Myc is a highly pleiotropic transcription factor that coordinates multiple, diverse aspects of cell proliferation and whose expression is frequently deregulated and/or elevated in human cancers. Our studies indicate that Myc orchestrates not only the wide variety of intracellular programs necessary for orderly cell expansion - cell metabolism, cell growth, cell cycle progression, de-differentiation and apoptosis - but also a suite of extracellular programs that reorganize the local somatic microenvironment and prepare it for the cell expanding in its midst. Oncogenic activation of Myc hijacks all of these diverse processes, allowing oncogenic Myc to instruct and maintain multiple aspects of the neoplastic phenotype. In this proposal, we will address three pivotal questions in Myc tumor biology.

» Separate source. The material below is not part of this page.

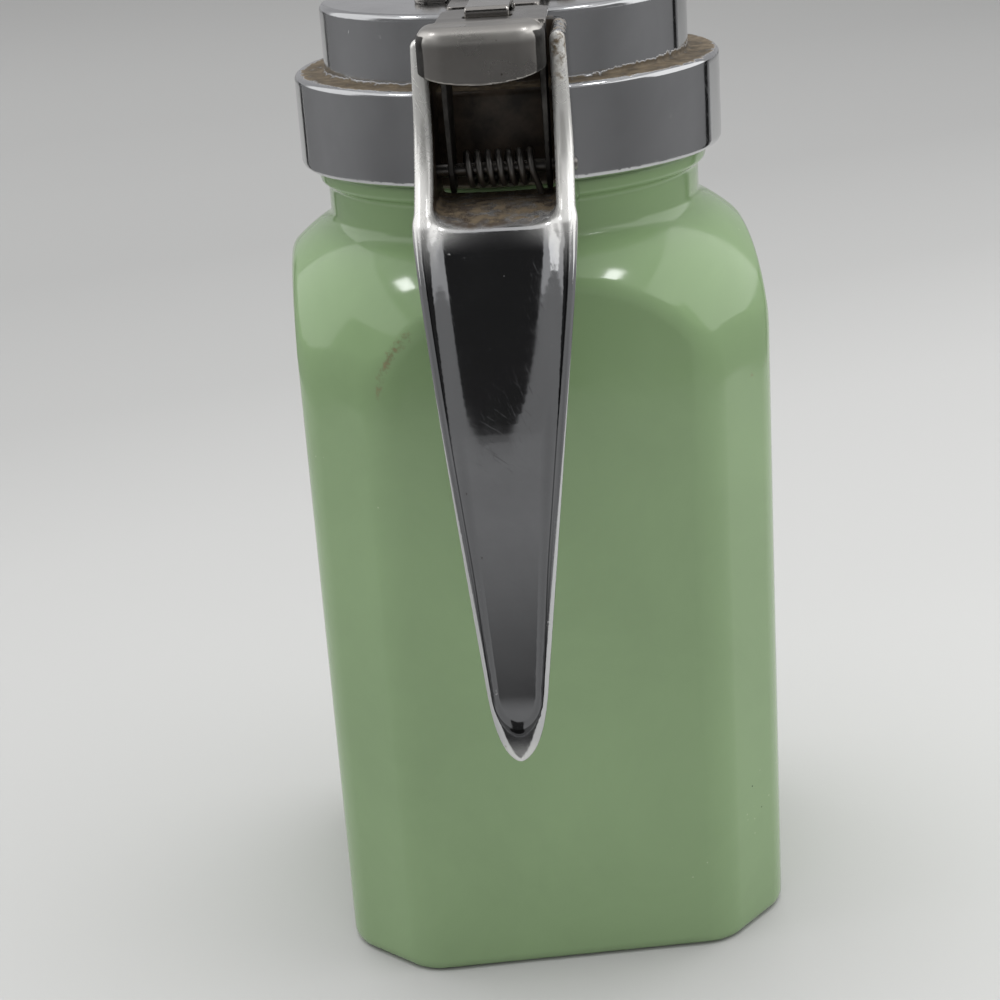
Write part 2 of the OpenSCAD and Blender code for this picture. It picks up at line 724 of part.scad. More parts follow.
module keeper_rivets() color([0.66, 0.65, 0.62])
    keeper_rivet_places() {
        translate([0, 0, lid_z - drum_t - head_h])
            cylinder(r = rivet_r, h = drum_t + shutter_t + 1.5 * head_h, $fn = 32);
        translate([0, 0, lid_z + shutter_t])
            cylinder(r1 = head_r, r2 = 0.6 * head_r, h = head_h, $fn = 32);
        translate([0, 0, lid_z - drum_t - head_h])
            cylinder(r1 = 0.8 * head_r, r2 = head_r, h = head_h, $fn = 32);
    }

glass_jar();
lid_gasket();
lid_casting();
handle();
handle_rivets();
pivot_pin();
lever_spring();
thumb_lever();
shutter();
shutter_keeper();
keeper_rivets();
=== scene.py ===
"""Looks for a square glass syrup dispenser with a sprung shutter lid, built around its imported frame.

Shapes are drawn in millimetres, in the frame's own axes, and go into the scene in metres.
A piece is drawn as a field: a function that is negative inside the piece, zero on its surface.
meet, join and cut combine fields, and the last number that they take is the radius of the edge.
"""
import json
import math

import bpy
import numpy as np
from bpy.props import FloatProperty, FloatVectorProperty, PointerProperty
from mathutils import Matrix, Vector


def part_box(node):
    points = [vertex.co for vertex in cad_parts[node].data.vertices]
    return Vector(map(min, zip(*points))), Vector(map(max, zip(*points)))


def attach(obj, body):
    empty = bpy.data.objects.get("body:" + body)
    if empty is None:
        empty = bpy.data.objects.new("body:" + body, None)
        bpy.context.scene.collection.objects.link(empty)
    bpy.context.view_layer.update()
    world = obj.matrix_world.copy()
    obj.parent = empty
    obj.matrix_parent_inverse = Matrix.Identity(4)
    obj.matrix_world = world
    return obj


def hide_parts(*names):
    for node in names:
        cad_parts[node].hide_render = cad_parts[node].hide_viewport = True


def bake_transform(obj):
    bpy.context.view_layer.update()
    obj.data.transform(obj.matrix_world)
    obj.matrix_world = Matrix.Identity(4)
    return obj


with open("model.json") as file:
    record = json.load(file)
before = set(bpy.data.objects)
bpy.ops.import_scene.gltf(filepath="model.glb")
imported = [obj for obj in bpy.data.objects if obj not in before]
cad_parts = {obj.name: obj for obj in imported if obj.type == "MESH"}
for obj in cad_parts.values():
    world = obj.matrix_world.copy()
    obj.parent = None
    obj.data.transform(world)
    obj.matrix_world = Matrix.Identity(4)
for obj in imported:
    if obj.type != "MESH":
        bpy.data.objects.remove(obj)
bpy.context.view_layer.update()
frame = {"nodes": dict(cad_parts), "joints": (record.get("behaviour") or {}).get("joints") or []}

bl_info = {
    "name": "Syrup Dispenser",
    "version": (1, 0, 0),
    "blender": (4, 5, 0),
    "location": "View3D > Sidebar > Dispenser",
    "description": "Builds a glass syrup dispenser with a screw lid, a horn handle and a sprung shutter",
    "category": "Add Mesh",
}

MM = 0.001


def box(name):
    """Lowest and highest corner of a CAD node, in millimetres."""
    low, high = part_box(name)
    return np.array(low) / MM, np.array(high) / MM


def joint(name):
    """The record of one joint of the frame."""
    return next(j for j in frame["joints"] if j["name"] == name)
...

First, how does Myc activation in somatic cells in vivo instruct and maintain widespread tumorigenic changes in the immediate somatic microenvironment. Second, how is Myc oncogenic action determined by the cell/tissue type in which Myc is activated? Third, oncogenically activated Myc appears necessary for maintenance of tumors that it elicits. However, Myc is not itself mutated in most tumors but, instead, appears to act as an endogenous downstream conduit of proximal oncogenic lesions. To what extent is endogenous Myc activity required for tumor maintenance, and why? We will address these questions in three aims.

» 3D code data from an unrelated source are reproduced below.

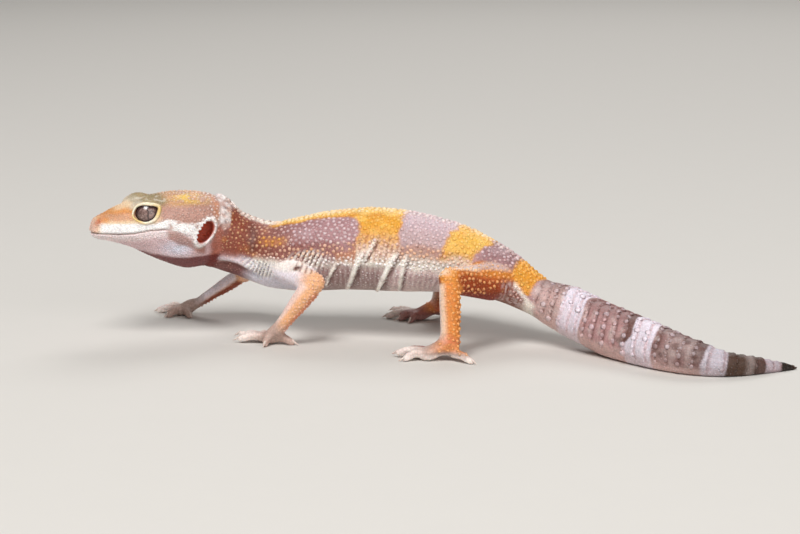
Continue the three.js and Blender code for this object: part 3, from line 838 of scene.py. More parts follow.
def flank_layers(coat, at, hue):
    """Pale flanks with ribs and painted shade in their grooves, an orange border under the saddles, the belly
    with painted shade low on the flank, and a painted cool sheen on the chest.
    """
    along, turn, high, rib = at.along, at.turn, at.high, at.rib
    pale_from = 84 - 22 * window(along, 31, 38.5, 2) - 12 * window(along, 48, 53, 2)
    pale_from += 6 * window(along, 18, 29, 6)
    pale_from = pale_from + 32 * fall(along, 6.5, 11) - 10 * window(along, 39.5, 48, 2)
    fringe = 5 * rib * window(along, 30, 39, 1)
    coat.add(hue.cream, smooth_step(high + fringe, pale_from, pale_from + 18))
    coat.add(hue.cheek, 0.28 * (window(high, 72, 96, 6) * window(along, 26, 56, 3)))
    border = window(along, 27, 31, 1) + 0.4 * window(along, 38.5, 48, 1)
    coat.add(hue.orange, 0.35 * window(high, pale_from - 4, pale_from + 12, 8) * border)
    ribbed = window(along, 31, 38.2, 0.8) * window(turn, 60, 96, 8)
    coat.add(hue.tubercle_peach, 0.35 * ribbed)
    coat.add(hue.thigh_deep, 0.6 * ribbed * smooth_step(-rib, 0.0, 0.8))
    coat.add(hue.yellow, 0.75 * ribbed * smooth_step(rib, -0.4, 0.6) * fall(turn, 66, 88))
    under = smooth_step(high, 98, 112) * window(along, 16, 50, 8)
    coat.add(hue.flank_mauve, under * fall(high, 138, 160) * 0.85)
    coat.add(hue.belly, smooth_step(high, 120, 150) * 0.9)
    lower = window(turn, 92, 140, 10) * window(along, 17, 52, 3)
    coat.add(hue.fold_white, 0.4 * lower * smooth_step(rib, 0.1, 0.9))
    # painted shade in the grooves between the ribs, under pale crests that are partly a painted highlight
    coat.add(hue.dusk, (0.26 - 0.12 * (along > 37)) * lower * smooth_step(-rib, 0.1, 0.9))
    # painted shade low on the flank between the folds behind the elbow
    coat.add(hue.fold_shadow, 0.5 * window(along, 21.5, 36.5, 2) * window(turn, 102, 160, 8))
    # painted cool sheen that lightens the chest
    coat.add(hue.jaw_blue, 0.9 * window(along, 8, 20, 3) * window(turn, 100, 156, 12))


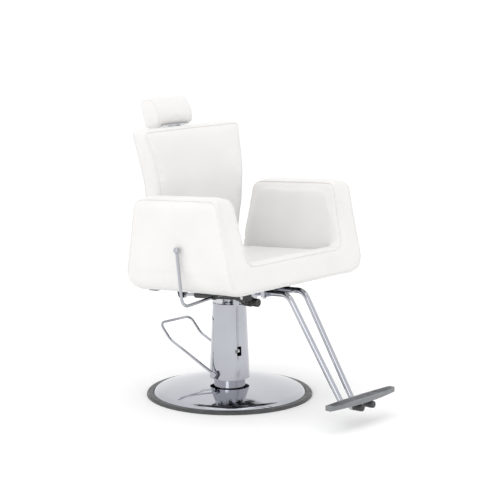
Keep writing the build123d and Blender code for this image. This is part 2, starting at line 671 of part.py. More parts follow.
with BuildPart(Plane.YZ) as hinge_pins:
    for side in BOTH_SIDES:
        with Locations((HINGE_Y, HINGE_Z, side * CHEEK_X[1])):
            Cylinder(PIN_R, 45, align=HANG if side > 0 else STAND)
            Cylinder(10, 5, align=STAND if side > 0 else HANG)
    with Locations((*GAS_FRONT, GAS_X)):
        Cylinder(PIN_R, 2 * BRACKET_X[1] + 4)
save(hinge_pins, "hinge_pins")

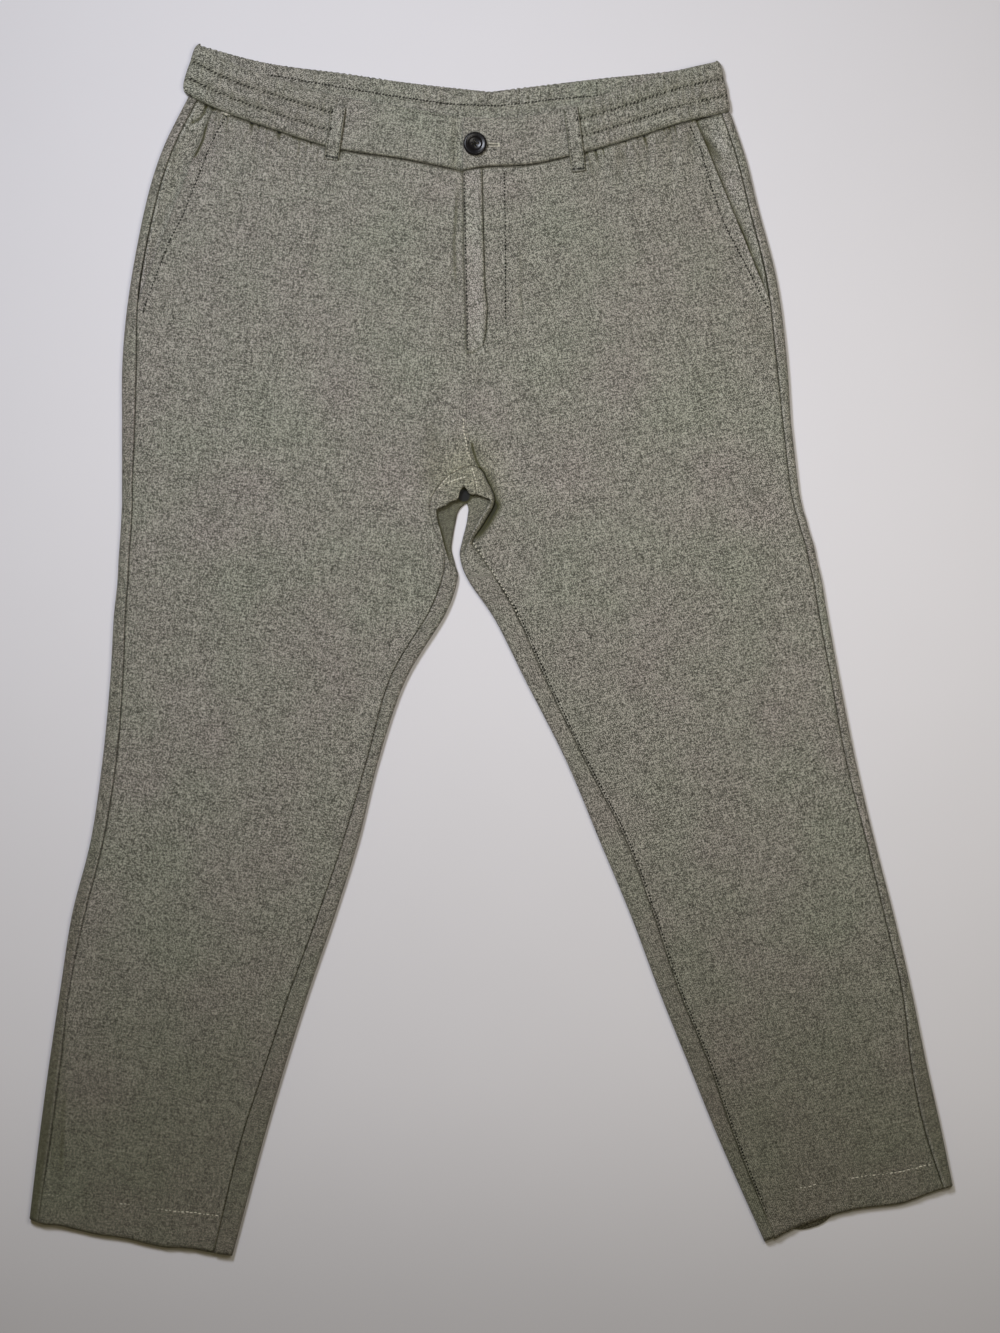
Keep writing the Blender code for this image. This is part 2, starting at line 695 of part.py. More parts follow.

In Aim 1 we will use our well-established and kinetically defined reversibly switchable pancreatic beta cell mouse model of Myc-induced tumorigenesis to ascertain how Myc precipitates the causal chain of events that reorganize the islet microenvironment. Focusing specifically on Myc-induced tumor angiogenesis, we will ascertain the role of inflammatory cytokines and infiltrating cells in initiating and maintaining tumor vasculature and the role this plays in tumor maintenance.
In Aim 2 we will address the consequences of Myc action in multiple tissues using a novel transgenic mouse model that allows sporadic and reversible activation of Myc in any target tissue. Using this model, we will specifically focus on Myc oncogenic mechanism in lung.
In Aim 3 we will use a novel mouse model in which we can reversibly inhibit endogenous Myc function in multiple tissues in vivo to determine the role played by endogenous Myc in maintenance of normal and neoplastic tissues.
Myc is a pivotal regulator of cell growth that is aberrantly activated in many human cancers. Because it integrates so many diverse pathways necessary for tumorigenesis, it and its direct downstream agents are in principle attractive candidates for therapeutic targeting of many cancers. In this proposal we delineate how Myc exerts its multifarious tumorigenic effects in differing tissues and ascertain the extent to which Myc function is required to drive formation of cancers and, thereafter, maintain them.